There are also at least five new videos implicating the Congolese military in the shooting of civilians, following the release of one in February that has led to the arrest of seven soldiers for war crimes. The videos and grave sites have led some Congolese lawmakers and civil society leaders to call for an independent international panel to investigate – yet that’s been difficult to achieve with a lack of Congolese support. Other DR Congo officials dispute UN and humanitarian group findings, and frequently have created barriers for observers and investigators in the country.

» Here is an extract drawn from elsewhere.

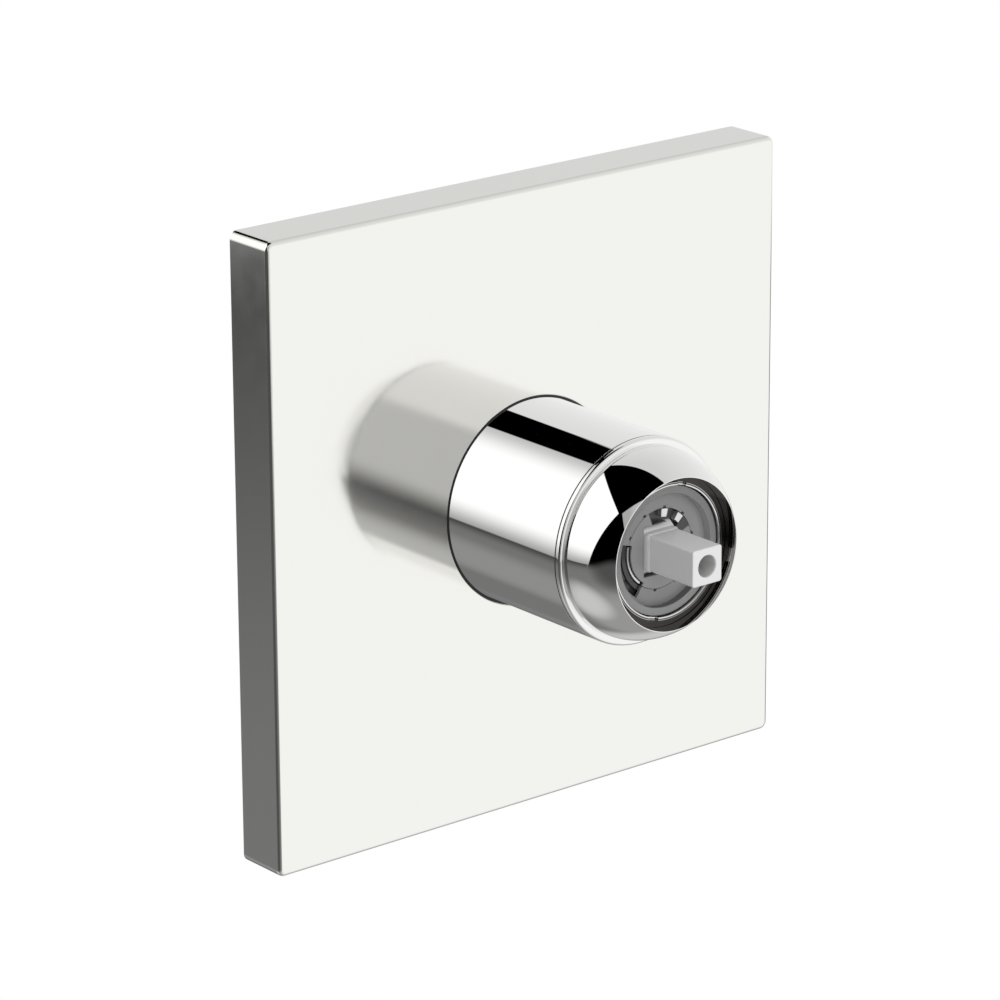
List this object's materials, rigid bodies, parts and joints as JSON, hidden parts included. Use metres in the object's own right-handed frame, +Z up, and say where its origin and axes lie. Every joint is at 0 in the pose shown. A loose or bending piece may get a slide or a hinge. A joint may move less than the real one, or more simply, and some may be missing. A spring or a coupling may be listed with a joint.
{
  "type": "single-handle shower mixer",
  "caption": "Concealed single-lever shower mixer with square escutcheon, sleeve, domed cap, square control spindle, ceramic cartridge and in-wall brass body.",
  "frame": {"origin": "on the finished wall, where the control axis passes through it, in the plane of the escutcheon's back", "axes": "+Y into the wall, so the front faces -Y; +Z up, towards the mixed outlet; +X to the right, seen from the front, towards the cold inlet"},
  "size_m": [0.15, 0.1136, 0.15],
  "materials": {
    "chrome_plate": "bright chrome plate, very slightly softened",
    "chrome_sleeve": "mirror chrome on drawn brass",
    "chrome_trim": "mirror chrome",
    "chrome_cap": "mirror chrome on turned brass",
    "gasket_foam": "closed-cell foam rubber",
    "black_rubber": "satin black rubber",
    "chrome_nut": "chromed turned brass",
    "cast_brass": "sand-cast and blasted brass",
    "housing_plastic": "moulded grey plastic",
    "limit_plastic": "moulded mid-grey plastic",
    "turret_plastic": "moulded mid-grey plastic",
    "bright_steel": "polished stainless steel",
    "spindle_plastic": "satin off-white plastic",
    "carrier_plastic": "moulded acetal plastic",
    "ceramic": "lapped alumina ceramic",
    "base_plastic": "moulded dark grey plastic"
  },
  "bodies": {
    "mixer": {"escutcheon": "chrome_plate", "escutcheon_gasket": "gasket_foam", "sleeve_seal": "black_rubber", "sleeve": "chrome_sleeve", "sleeve_rings": "black_rubber", "trim_ring": "chrome_trim", "dome_cap": "chrome_cap", "cartridge_nut": "chrome_nut", "valve_body": "cast_brass", "cartridge_housing": "housing_plastic", "limit_ring": "limit_plastic", "fixed_disc": "ceramic", "disc_seals": "black_rubber", "cartridge_base": "base_plastic", "base_seals": "black_rubber"},
    "turret": {"turret": "turret_plastic", "turret_ring": "bright_steel", "pivot_pin": "bright_steel"},
    "lever": {"spindle": "spindle_plastic"},
    "mixing_disc": {"disc_carrier": "carrier_plastic", "moving_disc": "ceramic"}
  },
  "joints": [
    {"name": "temperature_turn", "type": "hinge", "parent": "mixer", "child": "turret", "pos_m": [0, -0.05, 0], "axis": [0, -1, 0], "range_deg": [-50, 50]},
    {"name": "flow_tilt", "type": "hinge", "parent": "turret", "child": "lever", "pos_m": [0, -0.05362, 0], "axis": [-1, 0, 0], "range_deg": [-12.5, 12.5]},
    {"name": "disc_slide", "type": "slide", "parent": "turret", "child": "mixing_disc", "axis": [0, 0, -1], "range_m": [-0.00265, 0.00265]}
  ],
  "couplings": [
    {"joint": "disc_slide", "follows": "flow_tilt", "m_per_rad": 0.012}
  ]
}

“I am particularly concerned by reports of the excessive use of force, human rights violations and the presence mass graves in the Kasai provinces,” said Maman Sambo Sidikou, the UN special representative and secretary-general for DR Congo and the MONUSCO mission, during last week’s UN Security Council meeting. “I have encouraged the Government of the DRC to conduct thorough investigations and to ensure that the perpetrators of these acts are held to full account.”
Both the Congolese government forces and the Kamuina Nsapu stand accused of engaging in human rights violations some observers see edging into genocide. An investigation into these hidden truths was exactly what Sharp and Catalan, the missing UN experts, were on a mission to achieve, and theirs is the first recorded disappearance or abduction of international workers in the Kasai provinces.
“The missing UN team reflects a bigger picture of violence and abuse in the Kasai region,” says Ida Sawyer, the Central Africa Director at Human Rights Watch. “The Human Rights Council should establish a commission of inquiry into abuses in the region as soon as possible. Concerted efforts are urgently needed to address this increasingly desperate situation.”